狐の日記帳

倉敷美観地区内の陶芸店の店員が店内の生け花の写真をUpしたりしなかったりするブログ

百夜の悲しき常闇に 卵の来生を統神に祈む

2018年05月24日 23時23分11秒 | VSの日記













 本日5月24日は、初の勅撰和歌集『続万葉集』に対し醍醐天皇が編纂し直すよう命じて改めて『古今和歌集』として編輯を行った日で、織田信長が越前の朝倉義景討伐のため3万騎を率いて京都を発った日で、豊臣秀吉による朝鮮出兵第一陣の小西行長らが釜山に上陸して文禄の役が始まった日で、豊臣秀頼が焼失した京都・方広寺を再建した日で、オランダ西インド会社がマンハッタンをインディアンから購入した日で、サミュエル・モールスが発明した電信装置と符号による初の長距離通信実験がワシントンD.C.-メリーランド州ボルチモア間で行われた日で、奴隷制度廃止運動家のジョン・ブラウンらが奴隷制度擁護派の5人を殺害した日で、地球の地殻深部を調べるコラ半島超深度掘削坑の掘削が開始された日で、アメリカとロシアが戦略的攻撃能力の削減に関する「モスクワ条約」に調印した日です。

 本日も倉敷は晴れでありましたよ。
 最高気温は二十六度。

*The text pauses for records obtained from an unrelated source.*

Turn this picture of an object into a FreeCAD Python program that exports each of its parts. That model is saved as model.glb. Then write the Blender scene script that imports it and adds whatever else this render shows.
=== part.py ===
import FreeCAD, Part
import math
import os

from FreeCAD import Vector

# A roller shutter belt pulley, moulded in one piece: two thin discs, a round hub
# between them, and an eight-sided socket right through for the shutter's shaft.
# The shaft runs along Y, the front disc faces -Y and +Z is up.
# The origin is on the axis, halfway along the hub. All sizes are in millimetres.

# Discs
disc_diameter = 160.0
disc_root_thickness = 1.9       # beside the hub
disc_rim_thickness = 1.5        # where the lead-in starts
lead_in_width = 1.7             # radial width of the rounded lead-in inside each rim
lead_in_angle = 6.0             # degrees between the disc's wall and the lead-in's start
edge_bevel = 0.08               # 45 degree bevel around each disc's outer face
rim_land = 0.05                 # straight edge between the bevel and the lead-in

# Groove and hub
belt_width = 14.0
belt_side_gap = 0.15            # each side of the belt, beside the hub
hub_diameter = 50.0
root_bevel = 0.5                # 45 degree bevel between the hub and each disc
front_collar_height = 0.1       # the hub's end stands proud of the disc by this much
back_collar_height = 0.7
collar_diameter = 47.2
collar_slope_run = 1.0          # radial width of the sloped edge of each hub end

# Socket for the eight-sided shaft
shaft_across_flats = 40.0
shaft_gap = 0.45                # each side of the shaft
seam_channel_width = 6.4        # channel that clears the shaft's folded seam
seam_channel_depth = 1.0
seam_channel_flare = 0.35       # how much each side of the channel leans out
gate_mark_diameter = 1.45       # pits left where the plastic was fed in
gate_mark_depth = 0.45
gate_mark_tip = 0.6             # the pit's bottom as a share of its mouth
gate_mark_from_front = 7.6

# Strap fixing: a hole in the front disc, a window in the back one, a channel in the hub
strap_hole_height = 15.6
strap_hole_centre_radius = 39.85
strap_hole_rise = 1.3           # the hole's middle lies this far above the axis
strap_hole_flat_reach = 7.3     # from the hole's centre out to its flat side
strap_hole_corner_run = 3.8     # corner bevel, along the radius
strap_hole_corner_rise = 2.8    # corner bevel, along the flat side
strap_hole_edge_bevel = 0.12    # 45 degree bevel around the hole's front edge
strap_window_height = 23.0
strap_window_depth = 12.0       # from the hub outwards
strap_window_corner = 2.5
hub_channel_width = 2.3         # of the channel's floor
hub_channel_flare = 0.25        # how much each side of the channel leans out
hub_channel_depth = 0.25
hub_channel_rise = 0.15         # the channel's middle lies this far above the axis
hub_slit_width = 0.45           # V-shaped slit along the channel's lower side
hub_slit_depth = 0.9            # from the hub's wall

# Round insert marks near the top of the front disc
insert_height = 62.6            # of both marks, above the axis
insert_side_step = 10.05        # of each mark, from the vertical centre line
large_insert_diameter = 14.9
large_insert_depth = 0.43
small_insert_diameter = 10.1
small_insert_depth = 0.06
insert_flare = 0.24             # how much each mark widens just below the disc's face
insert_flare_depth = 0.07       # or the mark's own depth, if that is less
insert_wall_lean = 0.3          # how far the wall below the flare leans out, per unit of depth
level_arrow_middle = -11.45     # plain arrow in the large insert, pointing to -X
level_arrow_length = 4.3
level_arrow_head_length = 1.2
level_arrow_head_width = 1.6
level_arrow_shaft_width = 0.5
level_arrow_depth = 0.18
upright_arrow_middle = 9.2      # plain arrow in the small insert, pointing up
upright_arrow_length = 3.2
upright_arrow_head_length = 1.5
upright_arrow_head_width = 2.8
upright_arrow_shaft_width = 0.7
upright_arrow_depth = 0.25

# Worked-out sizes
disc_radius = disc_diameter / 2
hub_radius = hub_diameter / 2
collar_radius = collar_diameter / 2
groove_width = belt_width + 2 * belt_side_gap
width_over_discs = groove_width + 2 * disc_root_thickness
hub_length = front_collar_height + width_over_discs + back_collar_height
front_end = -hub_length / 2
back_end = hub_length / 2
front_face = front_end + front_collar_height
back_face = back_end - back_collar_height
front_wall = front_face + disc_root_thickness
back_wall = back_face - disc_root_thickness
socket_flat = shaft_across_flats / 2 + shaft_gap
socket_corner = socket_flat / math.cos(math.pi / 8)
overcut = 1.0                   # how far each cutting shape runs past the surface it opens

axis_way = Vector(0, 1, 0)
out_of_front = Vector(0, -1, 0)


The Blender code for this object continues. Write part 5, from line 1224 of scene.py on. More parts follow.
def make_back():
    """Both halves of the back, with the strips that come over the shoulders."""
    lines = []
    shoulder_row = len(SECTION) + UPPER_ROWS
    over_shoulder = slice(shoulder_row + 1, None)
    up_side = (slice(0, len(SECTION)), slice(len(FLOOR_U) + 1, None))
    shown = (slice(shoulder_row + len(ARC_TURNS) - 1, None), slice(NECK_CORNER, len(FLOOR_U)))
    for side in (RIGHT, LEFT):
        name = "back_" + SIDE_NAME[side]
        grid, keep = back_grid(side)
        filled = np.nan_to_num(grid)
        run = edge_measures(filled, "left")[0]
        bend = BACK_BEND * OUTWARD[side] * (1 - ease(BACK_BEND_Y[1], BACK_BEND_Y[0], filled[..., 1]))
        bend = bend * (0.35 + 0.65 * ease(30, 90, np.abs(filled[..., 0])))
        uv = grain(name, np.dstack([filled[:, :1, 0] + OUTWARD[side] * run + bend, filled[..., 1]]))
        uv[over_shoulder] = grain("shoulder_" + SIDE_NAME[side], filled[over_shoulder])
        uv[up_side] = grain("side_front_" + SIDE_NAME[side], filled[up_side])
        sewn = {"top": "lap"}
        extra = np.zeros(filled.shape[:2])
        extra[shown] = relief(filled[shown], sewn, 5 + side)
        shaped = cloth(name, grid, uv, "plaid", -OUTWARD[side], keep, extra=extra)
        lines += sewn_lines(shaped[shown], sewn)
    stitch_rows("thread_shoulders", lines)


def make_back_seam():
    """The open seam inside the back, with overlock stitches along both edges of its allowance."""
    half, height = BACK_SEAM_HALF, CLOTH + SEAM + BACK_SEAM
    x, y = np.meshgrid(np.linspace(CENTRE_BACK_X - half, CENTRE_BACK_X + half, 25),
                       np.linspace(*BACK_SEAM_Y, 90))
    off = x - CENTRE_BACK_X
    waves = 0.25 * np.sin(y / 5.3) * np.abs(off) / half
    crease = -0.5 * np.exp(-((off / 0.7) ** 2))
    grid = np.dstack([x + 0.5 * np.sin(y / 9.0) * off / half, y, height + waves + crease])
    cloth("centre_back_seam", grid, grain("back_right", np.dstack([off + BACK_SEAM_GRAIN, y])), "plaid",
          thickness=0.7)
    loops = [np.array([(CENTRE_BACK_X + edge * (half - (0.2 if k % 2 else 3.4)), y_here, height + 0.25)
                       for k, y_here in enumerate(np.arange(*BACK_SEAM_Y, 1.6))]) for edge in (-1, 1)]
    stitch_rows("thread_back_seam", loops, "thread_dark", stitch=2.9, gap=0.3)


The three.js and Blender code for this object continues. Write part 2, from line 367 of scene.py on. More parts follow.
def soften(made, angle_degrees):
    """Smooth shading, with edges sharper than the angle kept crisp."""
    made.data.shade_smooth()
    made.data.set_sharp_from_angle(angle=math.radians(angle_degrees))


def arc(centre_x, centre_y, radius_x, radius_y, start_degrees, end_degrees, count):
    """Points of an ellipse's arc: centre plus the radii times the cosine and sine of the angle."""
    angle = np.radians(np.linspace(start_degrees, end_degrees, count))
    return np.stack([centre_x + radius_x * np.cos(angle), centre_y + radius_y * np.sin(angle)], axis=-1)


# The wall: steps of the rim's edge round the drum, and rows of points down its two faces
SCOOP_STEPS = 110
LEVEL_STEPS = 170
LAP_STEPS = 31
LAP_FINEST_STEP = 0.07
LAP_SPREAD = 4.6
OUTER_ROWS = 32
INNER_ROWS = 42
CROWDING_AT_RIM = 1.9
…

最低気温は十四度でありました。
 明日は予報では倉敷は晴れとなっております。




 或る夜の事。

 …………ブウウ――――――ンンン――――――ンンンン………………。
 狐が薄々と眼を覚ました時、熊蜂の唸るような音はまだその弾力の深い余韻を狐の耳の穴の中にはつきりと引き残していた。
 其れをぢいつと聞いている内に……今は真夜中だな……と直覚した。
 そうして何処か近くでぼんぼん時計が鳴っているんだな……とぼんやりと思い、又もやうとうとしている内に、其の熊蜂の唸りの様な余韻は何時となく次々に消え薄れて行つてそこいら中がひつそりと静まり返つてしまつた。

 狐は括と眼を開いた。
 かなり高い白塗の天井裏から薄白い塵埃に蔽れた裸の電球がたつた一つぶら下がつている。
 其の赤黄色く光る硝子球の横腹に大きな蝶が一匹泊まっていて凝然としている。
 其の真下の固い冷めたい人造石の床の上に狐は丸くなつて寝ているようである。
 ……おかしいな…………。
 狐は丸くなつた儘に凝然と動かず、瞼を一ぱいに見開いた。
 さうして眼の球だけをぐるりぐるりと上下左右に廻転さしてみた。
 蒼黒い混凝土の壁で囲まれた二間四方ばかりの部屋である。
 ……おかしいぞ…………。
 狐は少し頭を持ち上げて自分の身体を見廻わしてみた。
 白い新しい見知らぬ絹の着物を着ている。
 下着はない。のーぱんである。
 体中に奇妙な痕がある。蛇が絡みついたかのような痕。
 ……いよいよおかしい……。
 胸の動悸がみるみる高まつた。
 早鐘を撞くように乱れ撃ち初めた。
 呼吸が其れに連れて荒くなつた。
 やがて死ぬかと思うほど喘ぎ出した。
 かと思うと又、ひつそりと静まつて来た。
 ……此処は何処……。
 ……森閑とした暗黒が部屋の外を取巻いて何処までも何処までも続き広がつていることがはつきりと感じられる……。
 ……夢ではない……たしかに夢では…………。

 狐は飛び上つた。
 否……これは夢だ……夢の中だ……。
 窓の前に駈け寄って磨硝子の向うを覗いた。
 暗闇の中で銀色の羽根を大きく広げた獣が歯を剥き出しにして唸りながら金色の瞳で狐を睨んでいる……。
 あそこに私の本性がゐる……。
 野生の私が唸つている……。
 閉じ込めた私を睨んでいる……。



 …………ブウウ――――――ンンン――――――ンンンン………………。
 狐が薄々と眼を覚ました時、熊蜂の唸るような音はまだその弾力の深い余韻を狐の耳の穴の中にはつきりと引き残していた。
 其れをぢいつと聞いている内に……今は真夜中だな……と直覚した。
 そうして何処か近くでぼんぼん時計が鳴っているんだな……とぼんやりと思い、寝惚けているのだなとぼんやりと思い、変な夢を見たとぼんやり思い、又もやうとうとしている内に、其の熊蜂の唸りの様な余韻は何時となく次々に消え薄れて行つてそこいら中がひつそりと静まり返つてしまつた。


 狐は再び眠りの中にふらふらと堕ちていつたのでありました。